**Material provided**
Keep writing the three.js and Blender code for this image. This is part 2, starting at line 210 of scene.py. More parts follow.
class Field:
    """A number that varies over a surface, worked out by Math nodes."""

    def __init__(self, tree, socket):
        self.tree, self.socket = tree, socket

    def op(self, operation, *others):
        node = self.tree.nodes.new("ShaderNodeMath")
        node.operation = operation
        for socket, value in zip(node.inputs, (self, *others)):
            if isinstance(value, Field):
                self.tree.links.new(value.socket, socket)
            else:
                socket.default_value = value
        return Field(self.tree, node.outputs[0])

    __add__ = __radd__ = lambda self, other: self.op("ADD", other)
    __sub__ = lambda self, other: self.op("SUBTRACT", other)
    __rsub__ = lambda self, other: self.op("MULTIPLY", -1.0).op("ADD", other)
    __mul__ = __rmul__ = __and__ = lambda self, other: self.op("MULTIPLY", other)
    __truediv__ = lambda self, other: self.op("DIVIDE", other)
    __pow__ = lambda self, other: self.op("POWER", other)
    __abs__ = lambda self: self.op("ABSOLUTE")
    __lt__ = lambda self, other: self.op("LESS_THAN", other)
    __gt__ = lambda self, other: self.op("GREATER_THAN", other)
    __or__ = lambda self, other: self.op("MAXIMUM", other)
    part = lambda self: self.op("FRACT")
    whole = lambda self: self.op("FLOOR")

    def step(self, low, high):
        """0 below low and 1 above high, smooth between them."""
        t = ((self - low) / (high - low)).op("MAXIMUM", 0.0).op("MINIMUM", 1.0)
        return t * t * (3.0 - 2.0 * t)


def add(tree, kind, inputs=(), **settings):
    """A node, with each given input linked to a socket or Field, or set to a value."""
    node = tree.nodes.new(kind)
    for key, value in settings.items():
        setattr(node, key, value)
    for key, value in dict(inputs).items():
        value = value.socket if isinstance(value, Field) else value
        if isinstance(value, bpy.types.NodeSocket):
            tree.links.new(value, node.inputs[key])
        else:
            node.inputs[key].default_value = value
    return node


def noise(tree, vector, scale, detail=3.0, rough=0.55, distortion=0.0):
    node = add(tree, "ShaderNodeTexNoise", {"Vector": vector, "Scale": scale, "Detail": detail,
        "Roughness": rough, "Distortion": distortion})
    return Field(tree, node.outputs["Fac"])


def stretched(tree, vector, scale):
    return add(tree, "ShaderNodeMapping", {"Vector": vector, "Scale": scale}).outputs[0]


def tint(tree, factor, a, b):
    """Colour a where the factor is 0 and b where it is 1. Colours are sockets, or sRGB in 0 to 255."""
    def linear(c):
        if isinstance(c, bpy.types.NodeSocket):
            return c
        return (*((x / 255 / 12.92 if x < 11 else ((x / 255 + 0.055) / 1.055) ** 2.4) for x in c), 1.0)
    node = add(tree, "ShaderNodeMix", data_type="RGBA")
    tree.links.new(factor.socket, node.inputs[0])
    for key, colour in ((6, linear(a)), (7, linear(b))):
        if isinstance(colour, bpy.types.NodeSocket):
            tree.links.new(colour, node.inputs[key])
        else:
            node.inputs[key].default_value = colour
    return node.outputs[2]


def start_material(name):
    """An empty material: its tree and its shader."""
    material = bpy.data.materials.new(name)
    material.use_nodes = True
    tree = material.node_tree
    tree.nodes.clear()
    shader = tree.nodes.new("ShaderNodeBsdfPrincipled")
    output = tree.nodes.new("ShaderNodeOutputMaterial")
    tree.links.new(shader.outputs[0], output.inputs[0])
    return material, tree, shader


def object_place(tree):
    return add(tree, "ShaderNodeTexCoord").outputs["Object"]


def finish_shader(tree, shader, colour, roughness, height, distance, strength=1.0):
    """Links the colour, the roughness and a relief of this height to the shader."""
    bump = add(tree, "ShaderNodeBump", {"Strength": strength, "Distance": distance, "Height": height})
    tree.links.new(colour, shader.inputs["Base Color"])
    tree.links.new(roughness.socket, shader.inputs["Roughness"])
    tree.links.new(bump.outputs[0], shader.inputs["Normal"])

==

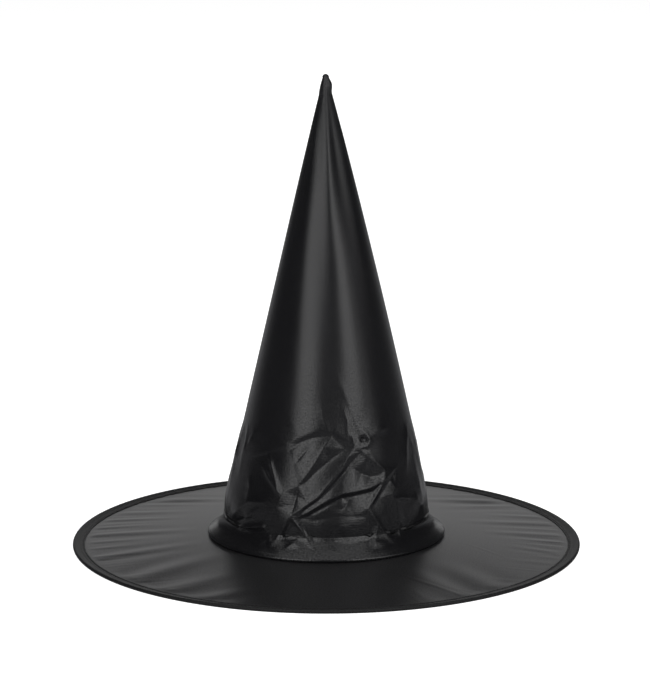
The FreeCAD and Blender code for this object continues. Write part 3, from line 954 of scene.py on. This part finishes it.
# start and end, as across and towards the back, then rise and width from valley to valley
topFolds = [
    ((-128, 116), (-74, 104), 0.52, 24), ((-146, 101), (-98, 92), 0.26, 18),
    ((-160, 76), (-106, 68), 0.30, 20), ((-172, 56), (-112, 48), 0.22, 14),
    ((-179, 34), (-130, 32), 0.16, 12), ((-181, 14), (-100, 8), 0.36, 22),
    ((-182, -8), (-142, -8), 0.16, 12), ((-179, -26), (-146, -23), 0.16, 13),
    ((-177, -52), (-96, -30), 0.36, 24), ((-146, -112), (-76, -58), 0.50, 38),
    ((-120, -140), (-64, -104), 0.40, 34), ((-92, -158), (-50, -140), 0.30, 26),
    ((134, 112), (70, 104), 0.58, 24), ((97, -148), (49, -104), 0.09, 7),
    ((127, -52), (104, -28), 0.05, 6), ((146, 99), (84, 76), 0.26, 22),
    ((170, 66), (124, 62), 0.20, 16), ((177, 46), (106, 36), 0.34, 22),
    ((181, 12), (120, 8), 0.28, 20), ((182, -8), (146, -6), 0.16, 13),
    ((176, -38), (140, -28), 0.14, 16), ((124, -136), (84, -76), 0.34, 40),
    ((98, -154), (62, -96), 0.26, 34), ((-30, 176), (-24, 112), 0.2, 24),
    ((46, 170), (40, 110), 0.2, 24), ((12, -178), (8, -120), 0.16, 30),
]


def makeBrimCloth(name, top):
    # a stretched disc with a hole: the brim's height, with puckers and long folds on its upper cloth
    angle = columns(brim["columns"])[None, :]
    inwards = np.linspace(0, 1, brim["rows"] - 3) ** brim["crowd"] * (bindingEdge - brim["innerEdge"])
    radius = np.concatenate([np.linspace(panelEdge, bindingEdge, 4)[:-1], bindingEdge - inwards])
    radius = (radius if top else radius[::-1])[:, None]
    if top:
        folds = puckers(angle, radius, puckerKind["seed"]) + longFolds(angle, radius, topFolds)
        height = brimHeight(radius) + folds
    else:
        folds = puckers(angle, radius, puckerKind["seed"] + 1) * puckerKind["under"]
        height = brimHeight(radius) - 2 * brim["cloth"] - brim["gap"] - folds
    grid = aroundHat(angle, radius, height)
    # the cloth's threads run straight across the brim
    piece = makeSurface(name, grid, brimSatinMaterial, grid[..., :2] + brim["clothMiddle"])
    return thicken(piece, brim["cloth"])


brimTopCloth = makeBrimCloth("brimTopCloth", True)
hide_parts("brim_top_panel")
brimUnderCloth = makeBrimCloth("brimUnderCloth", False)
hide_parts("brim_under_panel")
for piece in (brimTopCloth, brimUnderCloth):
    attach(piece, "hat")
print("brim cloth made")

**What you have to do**
Only the lines from the one containing "Keep writing the" through the one containing "return Field(self.tree, node.outputs[0])" are to be reproduced, exactly as they appear.

**Answer**
Keep writing the three.js and Blender code for this image. This is part 2, starting at line 210 of scene.py. More parts follow.
class Field:
    """A number that varies over a surface, worked out by Math nodes."""

    def __init__(self, tree, socket):
        self.tree, self.socket = tree, socket

    def op(self, operation, *others):
        node = self.tree.nodes.new("ShaderNodeMath")
        node.operation = operation
        for socket, value in zip(node.inputs, (self, *others)):
            if isinstance(value, Field):
                self.tree.links.new(value.socket, socket)
            else:
                socket.default_value = value
        return Field(self.tree, node.outputs[0])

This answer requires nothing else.